What the rule says
New York's Estates, Powers and Trusts Law § 5-3.1 provides for an "exemption for benefit of family" — specific categories of property that pass directly to the surviving spouse, or to minor children if no spouse survives, regardless of the deceased spouse's will. The exempt property is set aside before any other distributions and operates as an additional layer of family protection.
The categories of exempt property under § 5-3.1 include (with values updated periodically):
- Household furniture and effects, family Bibles, electronic devices, and other household items — up to a specified aggregate value (currently $20,000) - One automobile — up to a specified value (currently $25,000) - Cash or cash equivalents — up to $25,000 - Books, family photographs, software, computers — up to a specified aggregate value (currently $2,500) - Domestic animals, farm machinery, lawn or garden equipment — up to a specified aggregate value (currently $20,000), if the decedent was engaged in farming
The specific values are subject to legislative adjustment over time. The categories and approximate values shown here reflect the framework in effect as of 2024-2026.
How the exempt property works
The exempt property:
- Passes directly to the surviving spouse, or to minor children if no spouse survives - Is not subject to the deceased spouse's debts (with limited exceptions) - Is not part of the probate estate for distribution purposes - Is not part of the elective-share calculation - Can be claimed by the spouse or by the personal representative on the spouse's behalf
In practice, the personal representative typically identifies the exempt property in the inventory and sets it aside for the surviving spouse. The spouse takes title and possession; the property is not subject to creditor claims (with narrow exceptions for certain secured debts) or to redistribution under the will.
Why this matters for surviving families
The exempt property provides immediate, basic protection for surviving families regardless of the deceased spouse's testamentary plan or the estate's overall financial situation. Common practical functions:
- Surviving spouse keeps the family vehicle. A car titled solely in the deceased's name can be retained by the surviving spouse without it being part of the probate distribution or subject to creditor claims (within the value limit). - Household items remain with the family. Furniture, appliances, and personal effects pass to the surviving spouse without inventory disputes or creditor seizure. - Cash for immediate needs. Up to $25,000 in cash can be released to the surviving spouse without waiting for the estate's full administration. - Farming family protection. Surviving spouses of farmers retain access to farm equipment and animals essential to continued operation of the farm.
The protection is most consequential in smaller estates and in estates where creditor claims threaten to consume estate assets. In larger estates with adequate liquidity, the exempt property may be a small fraction of total inheritance.
Coordination with other spousal rights
The exempt property under § 5-3.1 operates alongside several other New York spousal protections:
- Right of election under EPTL § 5-1.1-A. The greater of $50,000 or one-third of the net estate. Exempt property is in addition. - Intestate share under EPTL § 4-1.1. Applies if there is no will. Exempt property is in addition. - Pretermitted spouse under EPTL § 5-1.3. Applies if the will pre-dates the marriage. Exempt property is in addition. - Family allowance. New York does not have a separate family allowance during administration like Florida; the exempt property cash provision serves a similar function for cash needs.

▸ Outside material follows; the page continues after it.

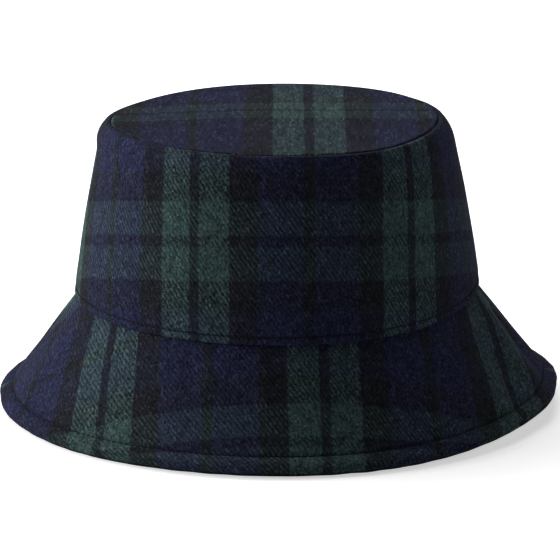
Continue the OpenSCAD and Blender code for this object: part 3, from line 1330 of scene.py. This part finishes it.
@dataclass
class SideCrown:
    """Wall of the crown in a front and a back half, seamed at the sides."""

    room: Workroom
    check_u: float = -37.2
    check_v: float = 45.1
    bow: float = 1.12
    relief_height: float = 0.16
    seam_round: float = 1.3
    half_dip: float = 1.5

    def outline(self) -> Outline:
        """Section of the wall: folded hem, stitched edge, wall, shoulder and the roll into its seam.

        Returns:
            The closed outline.
        """
        z = self.room.sizes
        t, lean, roll = z.wool_t, z.crown_lean, z.roll_centre
        fold, inside = z.wall(t, z.level(t)), roll[0] - z.edge_roll_r
        start = (fold[0] + t * cos(lean), fold[1] + t * sin(lean))
        dip = [
            z.wall(z.edge_stitch_h + self.half_dip * k / 6, z.level(z.stitch_sink * bell(k / 6)))
            for k in range(-6, 7)
        ]
        return Outline.trace(
            [
                (arc(fold, t, 180 + lean, 360 + lean, 8), AS_DRAWN, 0),
                ([start, dip[0]], 0.9, 0.3),
                (dip, AS_DRAWN, 0),
                ([dip[-1], z.wall(z.wall_top_h, 0)], 1.7, 1),
                (arc(z.shoulder_centre, z.shoulder_r, lean, z.shoulder_turn, 10), AS_DRAWN, 1),
                (arc(roll, z.edge_roll_r, z.shoulder_turn, 90, 5), AS_DRAWN, 0.2),
                (arc(roll, z.edge_roll_r, 90, 180, 8, PRESSED), AS_DRAWN, 0),
                ([(inside, z.flange_h), (inside + t, z.flange_h)], 1.5, 0),
                (arc(roll, z.edge_roll_r - t, 180, z.shoulder_turn, 6), AS_DRAWN, 0),
                (arc(z.shoulder_centre, z.shoulder_r - t, z.shoulder_turn, lean, 6), AS_DRAWN, 0),
                ([z.wall(z.wall_top_h, z.level(t)), z.wall(z.hem_top, z.level(t))], 6, 0),
                ([z.wall(z.hem_top, z.hem_depth), (fold[0] - t * cos(lean), fold[1] - t * sin(lean))], 6, 0),
            ],
            start=1,
        )

    def build(self, half: Half) -> Object:
        """One half of the wall.

        Args:
            half: The half to make.

        Returns:
            The finished object.
        """
        z = self.room.sizes
        rough = Waves(31 + half.value, 5, 26, 34)
        slant = sin(z.crown_lean) * self.bow
        cut = Cut(z.oval, z.half_w, slant, half.value * math.pi / 2, self.check_u, self.check_v, True)
        shape = PanelShape(
            self.room,
            self.outline(),
            cut,
            half,
            edge_round=self.seam_round,
            relief=partial(rough.scaled, self.relief_height),
        )
        wall = shape.build(f"wall_{half.label}", self.room.wool)
        return self.room.dress(wall, "wool_check", f"side_crown_{half.label}")

    def backing(self, half: Half) -> Object:
        """Soft backing of one half of the wall.

        Args:
            half: The half to make.

        Returns:
            The finished object.
        """
        z = self.room.sizes
        t, reach, turned = z.wool_t + z.ply_gap, z.shoulder_r - z.wool_t - z.ply_gap, z.shoulder_turn * 0.8
        foot, face = z.hem_top + z.ply_gap, z.level(t)
        outline = Outline.trace(
            [
                ([z.wall(foot, face), z.wall(z.wall_top_h, face)], 8, 0),
                (arc(z.shoulder_centre, reach, z.crown_lean, turned, 5), AS_DRAWN, 0),
                (arc(z.shoulder_centre, reach - z.wadding_t, turned, z.crown_lean, 5), AS_DRAWN, 0),
                ([z.wall(foot, z.level(t + z.wadding_t))], 8, 0),
            ],
            start=0,
        )
        cut = Cut(z.oval, z.half_w, sin(z.crown_lean), half.value * math.pi / 2, 0, 0)
        shape = PanelShape(self.room, outline, cut, half, steps=96)
        backing = shape.build(f"wall_backing_{half.label}", self.room.wadding)
        return self.room.dress(backing, "wadding", f"side_interlining_{half.label}")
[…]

A New York surviving spouse may receive exempt property plus an elective-share amount plus joint-title or beneficiary-designation transfers — and all of these are typically additive rather than alternative.
What you can do about it
For surviving New York spouses or minor children:
1. Identify exempt property in the inventory. The personal representative includes exempt property categories in the estate inventory, identifying which assets fall within the protection. 2. Claim the exemption. The spouse or guardian for minor children should formally claim the exemption, in writing if appropriate. 3. Coordinate with the personal representative. The PR sets aside exempt property before distribution of remaining assets. 4. Address vehicle title transfer. A vehicle within the exemption can be retitled in the surviving spouse's name through DMV procedures designed for this purpose. 5. Claim cash promptly. Up to $25,000 in cash should be released to the spouse early in administration.
For estate planners advising New York clients:
- Recognize the protection. Exempt property is automatic and does not need to be specified in the will. Surviving spouses receive it regardless. - Address potential creditor exposure. The exempt property protection is one reason why insolvent estates can still provide some support for surviving spouses and minor children. - Coordinate with estate inventory. A clear inventory that identifies exempt property categories simplifies administration.
Who this affects most
New York's exempt property set-aside is most consequential for:
- Surviving New York spouses with limited liquid assets in their own name - Households where the deceased spouse owned the family vehicle and primary household items - Minor children whose parent dies leaving them without a surviving spouse to inherit - Estates with significant creditor exposure where the exempt property would otherwise be reached - Farming families where farm equipment and animals are essential to continued operation
The exempt property is a basic family protection that operates automatically. Its value is modest in absolute terms but meaningful in providing immediate access to essential property — vehicles, household items, cash — that surviving families need during the months of estate administration.